Ролан Быков на трибуне
Революция на Пятом съезде освободила кинематограф от догм и запретов. И она обеспечила как минимум десятилетие практически неограниченной свободы. Как ею воспользовались кинематографисты, привыкшие творить в позиции перманентного сопротивления или в попытках обмануть цензуру — другой вопрос. Практически всё старшее поколение режиссеров, а за ним и среднее, увязло в затяжном творческом кризисе. Исключения лишь подтверждают правило. А казус мотора перестройки Элема Климова словно нарочно был придуман для того, чтобы подвести черту под советским кино и принести его богам последнюю жертву: как последний герой он пожертвовал собой и своим творчеством ради эфемерной реформаторской цели.
Напрасно в вину активистам съезда ставят развал кинопроката и пережитый в девяностые годы кризис киноиндустрии: это был объективный процесс, хотя без перегибов, как у нас водится, не обошлось. Мифом являются и репрессии, которым якобы подверглись прежние «генералы»: их не отлучили от профессии, а всего лишь усомнились в их безгрешности и неприкасаемости, оскорбив их в лучших чувствах.

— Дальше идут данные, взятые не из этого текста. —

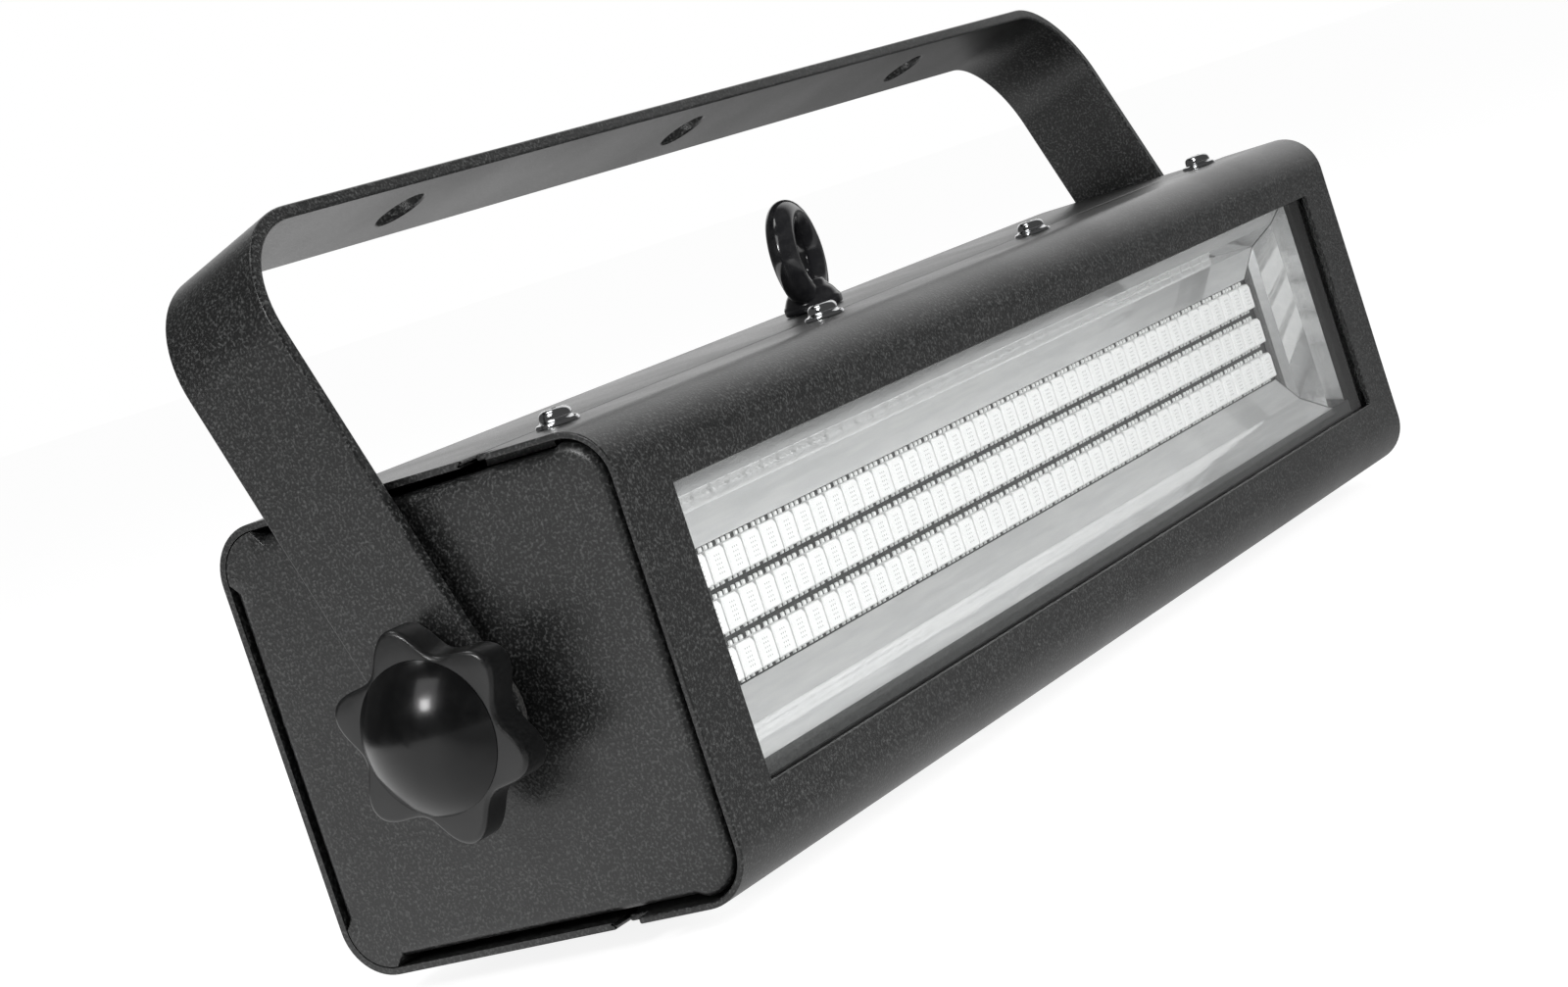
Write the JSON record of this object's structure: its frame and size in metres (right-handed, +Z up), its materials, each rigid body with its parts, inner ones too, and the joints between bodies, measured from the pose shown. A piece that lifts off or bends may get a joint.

Эдуард Володарский и Алексей Герман
Спустя двадцать пять лет могу с уверенностью сказать, что если бы не Пятый съезд, не было бы поколения кинематографистов, делающих сегодня свободное, социально ответственное кино, не было бы целой когорты авторитетных имён, не складывалась бы, хотя и в муках, новая российская киноиндустрия. Сегодня она сталкивается с новой формой застоя и острыми проблемами развития, которые во многом напоминают предсъездовское состояние. Эти проблемы — ни в коей мере не дальние последствия Пятого съезда, а результат ошибок в кинематографической политике, допущенных уже в нулевые годы, и деградации Союза кинематографистов при его нынешнем руководстве.